H2O2-assisted photo-electrocatalytic and photocatalytic degradation of methyl violet by CuO-modified TiO2 nanotube arrays

Abstract

Photoelectrocatalytic degradation is an environmental friendly and efficient technique providing solutions for the dire issue of water pollution. TiO2 nanotubes are widely used as the photocatalyst but its efficiency is restricted by the wide band gap. This study deals with the fabrication of CuO-modified TiO2 nanotubes by electrochemical anodization following the hydrothermal method to enhance the photocatalytic degradation. Optical studies revealed a reduction in the bandgap (2.12 eV) of CuO-modified TiO2 nanotubes, which plays an important role in increasing the photocatalytic activity. The effect of CuO loading on TiO2 nanotubes in photocatalytic degradation as well as the effect of bias and H2O2 on photo-electrocatalytic degradation were studied. In photocatalytic degradation, 0.05 M CuO–TiO2 photocatalyst produced a maximum degradation of 49.5 % in 8 h.

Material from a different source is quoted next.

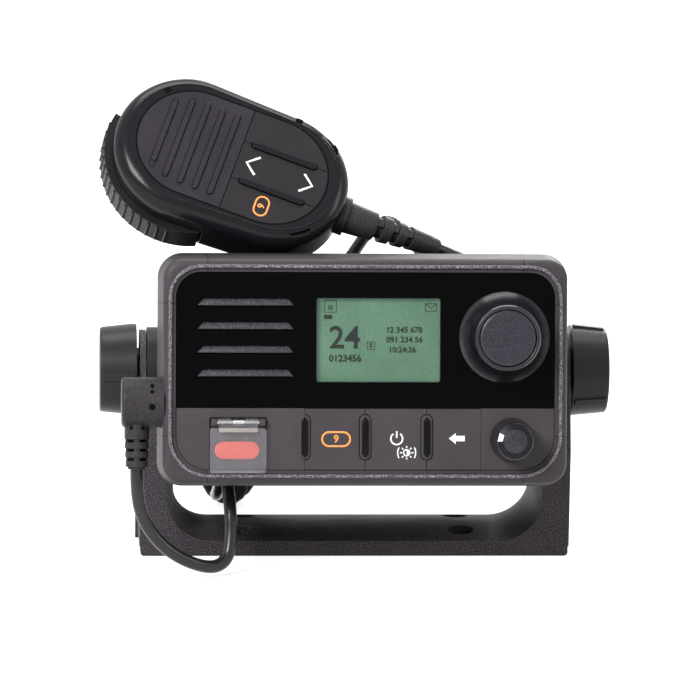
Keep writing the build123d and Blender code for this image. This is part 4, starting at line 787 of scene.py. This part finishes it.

Compared with the pristine TiO2 nanotubes, the photodegradation of CuO-loaded TiO2 nanotubes increased by 16 %. Furthermore, when an external bias was applied, the photodegradation efficiency increased by 36 %. In addition of H2O2 to the PEC system, 0.05 CuO–TiO2 photocatalyst produced 100 % degradation of methyl violet in 2.5 h. Reusability studies showed that the photocatalysts are stable and can therefore be used for practical applications such as photocatalytic degradation and photoelectrochemical degradation of methyl violet.